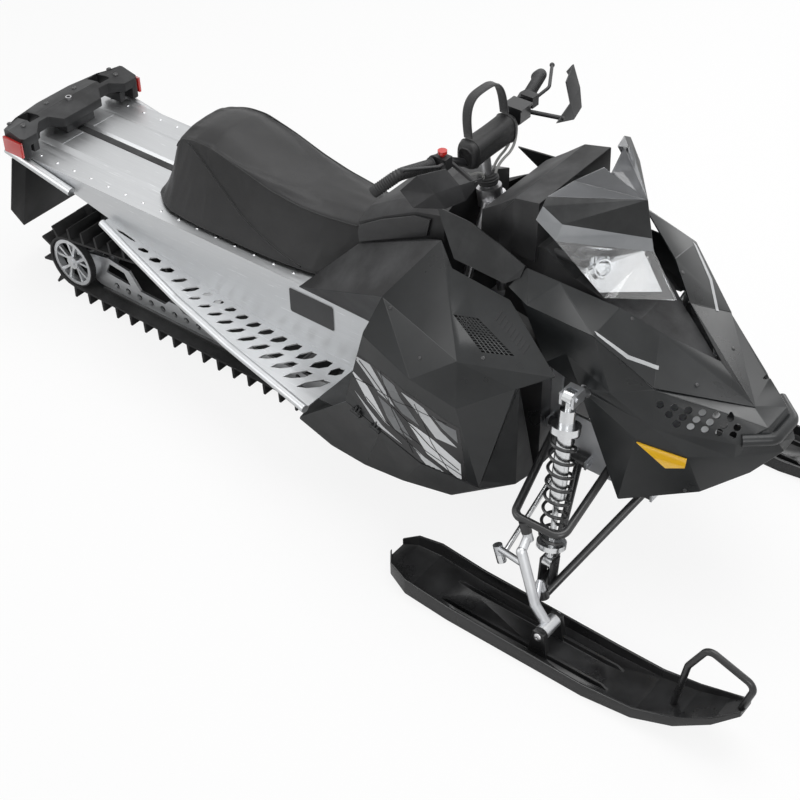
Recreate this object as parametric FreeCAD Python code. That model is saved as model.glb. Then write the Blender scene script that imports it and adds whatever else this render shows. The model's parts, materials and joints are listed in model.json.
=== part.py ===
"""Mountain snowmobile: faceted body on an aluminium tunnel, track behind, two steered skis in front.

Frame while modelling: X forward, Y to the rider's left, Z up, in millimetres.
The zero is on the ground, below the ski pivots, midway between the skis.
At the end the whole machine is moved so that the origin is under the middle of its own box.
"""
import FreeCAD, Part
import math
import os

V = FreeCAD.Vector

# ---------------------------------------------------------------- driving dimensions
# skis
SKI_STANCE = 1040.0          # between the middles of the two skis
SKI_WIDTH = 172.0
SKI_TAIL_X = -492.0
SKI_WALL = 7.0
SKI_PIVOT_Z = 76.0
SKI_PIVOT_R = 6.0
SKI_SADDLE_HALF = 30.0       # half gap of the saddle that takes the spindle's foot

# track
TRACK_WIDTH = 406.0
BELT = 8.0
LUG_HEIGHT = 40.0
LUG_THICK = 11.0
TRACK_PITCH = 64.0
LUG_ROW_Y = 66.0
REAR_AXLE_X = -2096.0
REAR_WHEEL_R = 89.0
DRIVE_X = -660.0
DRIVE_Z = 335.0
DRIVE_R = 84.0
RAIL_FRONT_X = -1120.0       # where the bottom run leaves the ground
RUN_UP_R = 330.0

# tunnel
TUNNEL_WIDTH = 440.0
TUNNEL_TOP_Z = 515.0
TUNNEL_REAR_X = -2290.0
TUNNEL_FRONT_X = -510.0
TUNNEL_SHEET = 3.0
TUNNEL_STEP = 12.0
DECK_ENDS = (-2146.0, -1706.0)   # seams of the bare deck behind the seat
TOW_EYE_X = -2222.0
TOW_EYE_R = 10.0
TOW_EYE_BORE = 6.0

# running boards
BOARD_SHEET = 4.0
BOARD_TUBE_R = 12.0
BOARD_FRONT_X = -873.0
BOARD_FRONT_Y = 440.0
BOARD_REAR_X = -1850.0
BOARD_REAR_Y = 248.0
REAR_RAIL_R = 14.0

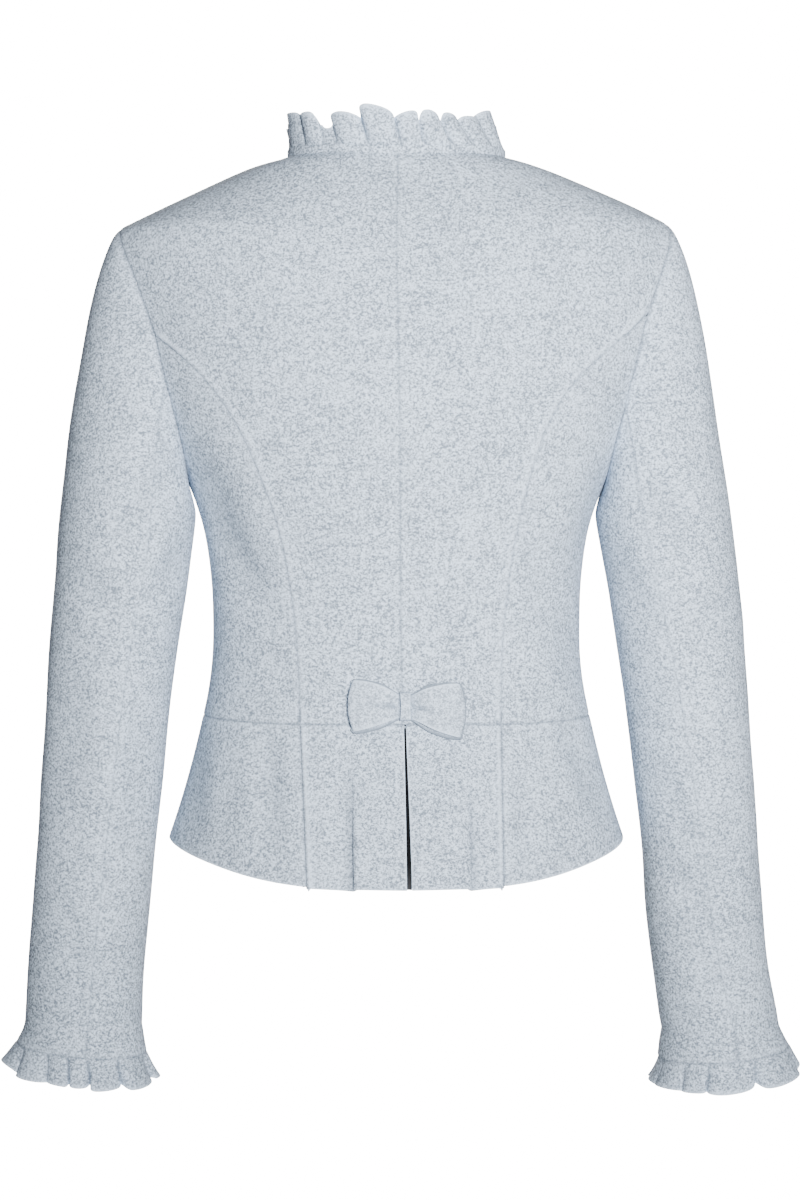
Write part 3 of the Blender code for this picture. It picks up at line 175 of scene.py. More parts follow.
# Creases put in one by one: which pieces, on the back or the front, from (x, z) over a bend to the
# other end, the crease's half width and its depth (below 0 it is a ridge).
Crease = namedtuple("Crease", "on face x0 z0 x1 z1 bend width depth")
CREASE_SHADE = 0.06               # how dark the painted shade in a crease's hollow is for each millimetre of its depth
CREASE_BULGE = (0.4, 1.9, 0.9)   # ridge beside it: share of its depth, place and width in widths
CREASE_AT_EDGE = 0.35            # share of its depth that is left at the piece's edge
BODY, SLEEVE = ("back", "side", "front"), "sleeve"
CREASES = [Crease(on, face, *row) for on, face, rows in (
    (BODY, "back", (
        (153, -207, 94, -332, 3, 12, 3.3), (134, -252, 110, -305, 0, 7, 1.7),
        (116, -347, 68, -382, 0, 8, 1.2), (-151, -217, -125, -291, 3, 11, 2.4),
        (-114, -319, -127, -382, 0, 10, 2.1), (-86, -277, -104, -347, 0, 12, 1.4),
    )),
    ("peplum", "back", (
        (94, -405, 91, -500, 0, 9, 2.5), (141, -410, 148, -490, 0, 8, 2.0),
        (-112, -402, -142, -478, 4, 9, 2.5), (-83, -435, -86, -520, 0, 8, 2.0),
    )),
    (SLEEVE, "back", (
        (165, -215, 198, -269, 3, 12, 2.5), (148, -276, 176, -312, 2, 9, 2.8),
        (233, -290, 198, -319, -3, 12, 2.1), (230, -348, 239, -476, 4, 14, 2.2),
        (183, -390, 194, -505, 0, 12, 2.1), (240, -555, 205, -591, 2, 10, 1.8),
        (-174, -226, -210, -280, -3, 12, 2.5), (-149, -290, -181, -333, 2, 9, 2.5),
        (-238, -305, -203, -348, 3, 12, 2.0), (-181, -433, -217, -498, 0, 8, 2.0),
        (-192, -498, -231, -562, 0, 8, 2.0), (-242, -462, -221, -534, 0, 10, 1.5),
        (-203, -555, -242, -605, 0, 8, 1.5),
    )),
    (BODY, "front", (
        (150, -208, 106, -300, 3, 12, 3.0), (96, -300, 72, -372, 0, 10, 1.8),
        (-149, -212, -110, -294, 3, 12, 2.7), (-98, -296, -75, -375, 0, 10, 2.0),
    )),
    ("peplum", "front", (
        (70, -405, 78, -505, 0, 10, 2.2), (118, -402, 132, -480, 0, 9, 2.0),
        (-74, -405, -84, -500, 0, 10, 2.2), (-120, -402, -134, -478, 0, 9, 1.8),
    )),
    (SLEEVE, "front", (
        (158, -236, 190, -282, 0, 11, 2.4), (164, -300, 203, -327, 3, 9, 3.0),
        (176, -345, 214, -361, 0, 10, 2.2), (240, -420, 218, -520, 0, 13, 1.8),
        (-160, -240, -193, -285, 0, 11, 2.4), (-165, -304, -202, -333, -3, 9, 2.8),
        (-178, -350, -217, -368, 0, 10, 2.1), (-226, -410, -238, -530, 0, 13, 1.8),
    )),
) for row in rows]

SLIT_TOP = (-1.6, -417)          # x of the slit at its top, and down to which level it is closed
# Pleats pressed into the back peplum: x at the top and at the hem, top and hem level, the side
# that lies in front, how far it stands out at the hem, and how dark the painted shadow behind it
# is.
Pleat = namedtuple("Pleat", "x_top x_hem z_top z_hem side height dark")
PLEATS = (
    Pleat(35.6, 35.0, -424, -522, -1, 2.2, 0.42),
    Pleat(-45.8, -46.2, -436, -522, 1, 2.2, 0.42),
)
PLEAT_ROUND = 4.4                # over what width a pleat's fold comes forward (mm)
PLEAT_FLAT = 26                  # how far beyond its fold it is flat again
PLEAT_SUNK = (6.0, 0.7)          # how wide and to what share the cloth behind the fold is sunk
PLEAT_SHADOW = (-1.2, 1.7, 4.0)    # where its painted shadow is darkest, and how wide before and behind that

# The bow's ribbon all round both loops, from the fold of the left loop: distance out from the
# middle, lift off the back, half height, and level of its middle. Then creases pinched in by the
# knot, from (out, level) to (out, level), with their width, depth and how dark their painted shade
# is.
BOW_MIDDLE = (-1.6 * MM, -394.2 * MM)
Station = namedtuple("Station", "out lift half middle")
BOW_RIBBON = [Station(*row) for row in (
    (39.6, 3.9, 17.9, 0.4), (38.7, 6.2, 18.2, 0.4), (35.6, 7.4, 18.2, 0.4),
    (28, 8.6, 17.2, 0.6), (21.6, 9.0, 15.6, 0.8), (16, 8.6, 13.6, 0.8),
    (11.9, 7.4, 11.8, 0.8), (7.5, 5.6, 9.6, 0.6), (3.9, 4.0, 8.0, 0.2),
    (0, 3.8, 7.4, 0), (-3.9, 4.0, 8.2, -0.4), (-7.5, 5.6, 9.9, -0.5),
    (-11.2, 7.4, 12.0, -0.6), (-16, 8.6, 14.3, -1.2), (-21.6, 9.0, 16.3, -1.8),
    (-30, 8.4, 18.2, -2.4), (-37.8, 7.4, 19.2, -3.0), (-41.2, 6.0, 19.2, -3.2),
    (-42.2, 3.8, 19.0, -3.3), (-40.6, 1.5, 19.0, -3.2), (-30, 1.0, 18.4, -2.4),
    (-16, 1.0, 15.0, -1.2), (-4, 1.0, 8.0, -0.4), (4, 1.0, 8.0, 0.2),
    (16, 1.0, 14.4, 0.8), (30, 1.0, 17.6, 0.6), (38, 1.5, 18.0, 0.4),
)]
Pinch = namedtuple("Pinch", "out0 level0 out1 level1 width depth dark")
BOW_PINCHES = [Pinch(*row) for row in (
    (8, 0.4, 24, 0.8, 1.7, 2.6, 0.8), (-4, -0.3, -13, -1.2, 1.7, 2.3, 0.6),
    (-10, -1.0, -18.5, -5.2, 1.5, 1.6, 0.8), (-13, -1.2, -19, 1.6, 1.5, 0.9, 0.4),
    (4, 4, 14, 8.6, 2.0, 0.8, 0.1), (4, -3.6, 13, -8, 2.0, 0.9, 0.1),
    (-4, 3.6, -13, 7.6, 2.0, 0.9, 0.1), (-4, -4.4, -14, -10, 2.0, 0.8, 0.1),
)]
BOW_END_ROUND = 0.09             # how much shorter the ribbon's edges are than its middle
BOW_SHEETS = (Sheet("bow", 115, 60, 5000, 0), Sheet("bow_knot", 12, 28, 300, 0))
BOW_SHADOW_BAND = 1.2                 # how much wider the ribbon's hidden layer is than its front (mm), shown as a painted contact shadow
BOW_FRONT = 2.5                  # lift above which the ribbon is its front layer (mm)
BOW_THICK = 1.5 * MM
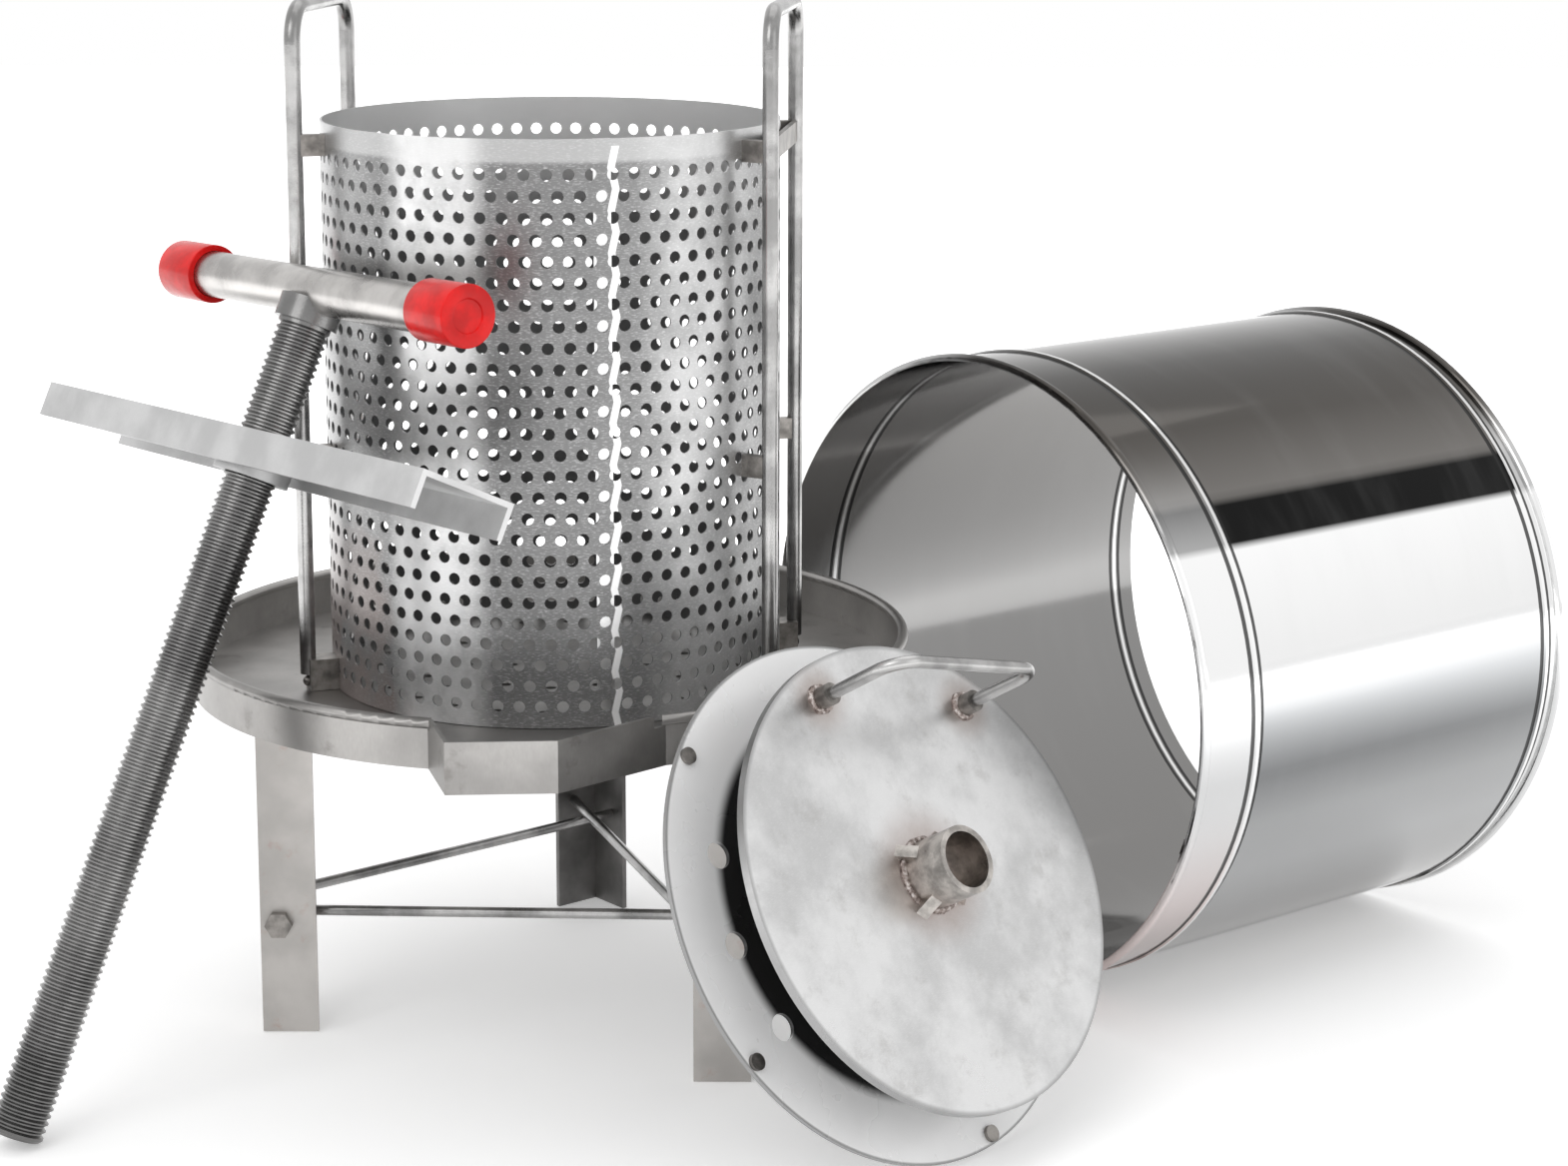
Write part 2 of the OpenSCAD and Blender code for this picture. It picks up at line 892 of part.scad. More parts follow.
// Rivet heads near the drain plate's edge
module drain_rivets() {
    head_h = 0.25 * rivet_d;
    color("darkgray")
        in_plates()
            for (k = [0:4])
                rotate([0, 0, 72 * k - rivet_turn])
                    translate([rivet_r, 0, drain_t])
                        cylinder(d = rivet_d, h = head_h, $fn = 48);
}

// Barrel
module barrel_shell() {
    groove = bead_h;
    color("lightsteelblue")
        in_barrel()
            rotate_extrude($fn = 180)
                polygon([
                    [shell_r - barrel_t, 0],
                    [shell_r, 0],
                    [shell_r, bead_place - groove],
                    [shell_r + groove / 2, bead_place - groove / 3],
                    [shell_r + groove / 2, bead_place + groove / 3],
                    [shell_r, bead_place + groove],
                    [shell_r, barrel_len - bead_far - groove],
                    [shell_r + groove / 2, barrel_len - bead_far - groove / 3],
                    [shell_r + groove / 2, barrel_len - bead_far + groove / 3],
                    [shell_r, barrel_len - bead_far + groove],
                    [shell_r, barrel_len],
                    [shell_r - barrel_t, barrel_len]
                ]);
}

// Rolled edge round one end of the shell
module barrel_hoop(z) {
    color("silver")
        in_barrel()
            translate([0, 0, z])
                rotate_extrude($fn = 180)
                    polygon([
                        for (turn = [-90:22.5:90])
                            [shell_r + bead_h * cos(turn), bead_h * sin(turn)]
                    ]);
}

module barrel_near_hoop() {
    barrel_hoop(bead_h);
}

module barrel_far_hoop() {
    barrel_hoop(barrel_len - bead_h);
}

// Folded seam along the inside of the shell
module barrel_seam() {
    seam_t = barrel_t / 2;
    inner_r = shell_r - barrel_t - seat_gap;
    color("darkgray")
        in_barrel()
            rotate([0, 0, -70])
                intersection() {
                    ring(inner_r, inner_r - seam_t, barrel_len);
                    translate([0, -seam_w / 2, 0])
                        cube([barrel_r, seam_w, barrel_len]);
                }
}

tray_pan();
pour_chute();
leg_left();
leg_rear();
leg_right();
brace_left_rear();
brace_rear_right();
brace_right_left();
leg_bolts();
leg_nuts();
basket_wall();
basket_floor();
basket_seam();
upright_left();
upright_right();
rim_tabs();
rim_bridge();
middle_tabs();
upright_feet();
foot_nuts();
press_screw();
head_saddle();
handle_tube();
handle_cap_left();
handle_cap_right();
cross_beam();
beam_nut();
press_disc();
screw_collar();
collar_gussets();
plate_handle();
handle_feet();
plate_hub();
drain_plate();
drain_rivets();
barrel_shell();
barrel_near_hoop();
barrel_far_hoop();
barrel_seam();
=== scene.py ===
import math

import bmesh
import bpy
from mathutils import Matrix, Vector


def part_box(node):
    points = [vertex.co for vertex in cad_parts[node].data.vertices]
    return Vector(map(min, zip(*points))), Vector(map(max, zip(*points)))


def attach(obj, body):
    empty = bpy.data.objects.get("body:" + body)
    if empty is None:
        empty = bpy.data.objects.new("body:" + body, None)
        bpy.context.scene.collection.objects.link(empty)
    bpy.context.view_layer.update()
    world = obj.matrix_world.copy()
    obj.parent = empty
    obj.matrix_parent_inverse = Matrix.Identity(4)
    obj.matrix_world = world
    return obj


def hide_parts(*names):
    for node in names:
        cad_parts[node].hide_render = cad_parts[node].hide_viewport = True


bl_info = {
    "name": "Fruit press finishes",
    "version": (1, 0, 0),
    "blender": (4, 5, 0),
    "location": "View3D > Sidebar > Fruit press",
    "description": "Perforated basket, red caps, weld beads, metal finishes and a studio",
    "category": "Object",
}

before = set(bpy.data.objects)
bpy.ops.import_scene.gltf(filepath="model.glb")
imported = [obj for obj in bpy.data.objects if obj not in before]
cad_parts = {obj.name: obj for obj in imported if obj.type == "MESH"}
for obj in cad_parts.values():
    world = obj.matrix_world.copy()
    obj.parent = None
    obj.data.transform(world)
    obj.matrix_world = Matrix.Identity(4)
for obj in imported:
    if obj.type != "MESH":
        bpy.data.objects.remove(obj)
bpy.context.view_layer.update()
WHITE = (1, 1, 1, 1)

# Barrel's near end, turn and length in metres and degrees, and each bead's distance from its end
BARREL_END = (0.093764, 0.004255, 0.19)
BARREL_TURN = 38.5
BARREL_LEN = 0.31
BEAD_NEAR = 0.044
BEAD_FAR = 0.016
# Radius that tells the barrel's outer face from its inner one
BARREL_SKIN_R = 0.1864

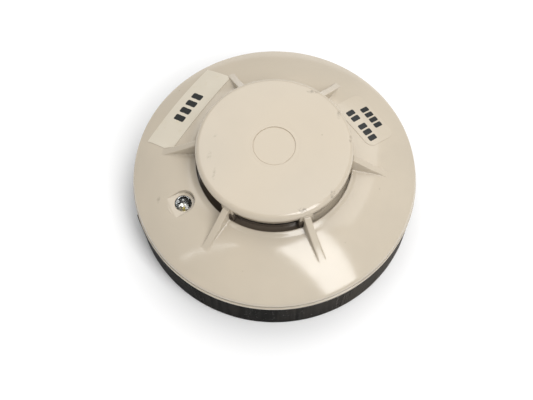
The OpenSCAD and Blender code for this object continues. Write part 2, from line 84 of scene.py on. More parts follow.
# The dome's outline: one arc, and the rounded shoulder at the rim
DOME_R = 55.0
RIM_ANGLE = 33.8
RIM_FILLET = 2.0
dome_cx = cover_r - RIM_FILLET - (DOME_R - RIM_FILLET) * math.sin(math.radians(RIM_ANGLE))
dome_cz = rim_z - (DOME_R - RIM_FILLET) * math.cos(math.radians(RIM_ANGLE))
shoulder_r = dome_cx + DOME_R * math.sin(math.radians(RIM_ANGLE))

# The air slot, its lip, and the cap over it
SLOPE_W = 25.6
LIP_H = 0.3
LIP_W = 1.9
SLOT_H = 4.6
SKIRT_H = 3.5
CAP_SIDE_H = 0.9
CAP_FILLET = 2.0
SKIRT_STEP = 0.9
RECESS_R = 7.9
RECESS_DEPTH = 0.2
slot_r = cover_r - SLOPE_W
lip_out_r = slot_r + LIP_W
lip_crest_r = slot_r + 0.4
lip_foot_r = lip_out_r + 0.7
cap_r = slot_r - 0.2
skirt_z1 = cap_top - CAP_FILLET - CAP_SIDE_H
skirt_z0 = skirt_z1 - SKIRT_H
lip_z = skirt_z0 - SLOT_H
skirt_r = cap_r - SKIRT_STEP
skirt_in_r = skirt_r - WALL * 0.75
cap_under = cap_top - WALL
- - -
*Task instructions:*
Could you give again exactly the lines from the line containing "The OpenSCAD and Blender code for this object" through the final line of the data above, and no others?

*Solution for this exercise:*
The OpenSCAD and Blender code for this object continues. Write part 2, from line 84 of scene.py on. More parts follow.
# The dome's outline: one arc, and the rounded shoulder at the rim
DOME_R = 55.0
RIM_ANGLE = 33.8
RIM_FILLET = 2.0
dome_cx = cover_r - RIM_FILLET - (DOME_R - RIM_FILLET) * math.sin(math.radians(RIM_ANGLE))
dome_cz = rim_z - (DOME_R - RIM_FILLET) * math.cos(math.radians(RIM_ANGLE))
shoulder_r = dome_cx + DOME_R * math.sin(math.radians(RIM_ANGLE))

# The air slot, its lip, and the cap over it
SLOPE_W = 25.6
LIP_H = 0.3
LIP_W = 1.9
SLOT_H = 4.6
SKIRT_H = 3.5
CAP_SIDE_H = 0.9
CAP_FILLET = 2.0
SKIRT_STEP = 0.9
RECESS_R = 7.9
RECESS_DEPTH = 0.2
slot_r = cover_r - SLOPE_W
lip_out_r = slot_r + LIP_W
lip_crest_r = slot_r + 0.4
lip_foot_r = lip_out_r + 0.7
cap_r = slot_r - 0.2
skirt_z1 = cap_top - CAP_FILLET - CAP_SIDE_H
skirt_z0 = skirt_z1 - SKIRT_H
lip_z = skirt_z0 - SLOT_H
skirt_r = cap_r - SKIRT_STEP
skirt_in_r = skirt_r - WALL * 0.75
cap_under = cap_top - WALL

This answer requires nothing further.